§ **Your objective**:
Output the data that follows exactly, line for line.

§ **Collected material**:
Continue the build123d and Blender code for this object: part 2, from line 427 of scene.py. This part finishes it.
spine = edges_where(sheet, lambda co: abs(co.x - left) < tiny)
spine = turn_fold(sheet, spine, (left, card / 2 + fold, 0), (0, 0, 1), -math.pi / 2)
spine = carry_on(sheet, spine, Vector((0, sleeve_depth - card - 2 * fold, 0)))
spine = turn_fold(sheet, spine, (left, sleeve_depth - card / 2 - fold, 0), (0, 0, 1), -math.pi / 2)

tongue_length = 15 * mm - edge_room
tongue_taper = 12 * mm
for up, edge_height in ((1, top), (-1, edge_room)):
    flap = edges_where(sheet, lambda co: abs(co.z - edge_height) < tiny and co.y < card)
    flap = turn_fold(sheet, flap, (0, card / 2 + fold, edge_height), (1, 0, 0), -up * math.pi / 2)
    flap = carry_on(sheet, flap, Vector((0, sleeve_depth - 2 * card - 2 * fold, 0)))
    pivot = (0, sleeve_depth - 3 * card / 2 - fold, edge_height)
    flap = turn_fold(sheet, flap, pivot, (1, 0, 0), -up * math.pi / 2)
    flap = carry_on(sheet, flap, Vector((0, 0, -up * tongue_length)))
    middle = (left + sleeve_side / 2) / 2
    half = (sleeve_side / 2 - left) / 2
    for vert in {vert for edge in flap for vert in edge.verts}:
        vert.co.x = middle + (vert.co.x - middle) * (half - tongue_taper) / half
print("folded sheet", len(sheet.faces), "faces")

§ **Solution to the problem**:
Continue the build123d and Blender code for this object: part 2, from line 427 of scene.py. This part finishes it.
spine = edges_where(sheet, lambda co: abs(co.x - left) < tiny)
spine = turn_fold(sheet, spine, (left, card / 2 + fold, 0), (0, 0, 1), -math.pi / 2)
spine = carry_on(sheet, spine, Vector((0, sleeve_depth - card - 2 * fold, 0)))
spine = turn_fold(sheet, spine, (left, sleeve_depth - card / 2 - fold, 0), (0, 0, 1), -math.pi / 2)

tongue_length = 15 * mm - edge_room
tongue_taper = 12 * mm
for up, edge_height in ((1, top), (-1, edge_room)):
    flap = edges_where(sheet, lambda co: abs(co.z - edge_height) < tiny and co.y < card)
    flap = turn_fold(sheet, flap, (0, card / 2 + fold, edge_height), (1, 0, 0), -up * math.pi / 2)
    flap = carry_on(sheet, flap, Vector((0, sleeve_depth - 2 * card - 2 * fold, 0)))
    pivot = (0, sleeve_depth - 3 * card / 2 - fold, edge_height)
    flap = turn_fold(sheet, flap, pivot, (1, 0, 0), -up * math.pi / 2)
    flap = carry_on(sheet, flap, Vector((0, 0, -up * tongue_length)))
    middle = (left + sleeve_side / 2) / 2
    half = (sleeve_side / 2 - left) / 2
    for vert in {vert for edge in flap for vert in edge.verts}:
        vert.co.x = middle + (vert.co.x - middle) * (half - tongue_taper) / half
print("folded sheet", len(sheet.faces), "faces")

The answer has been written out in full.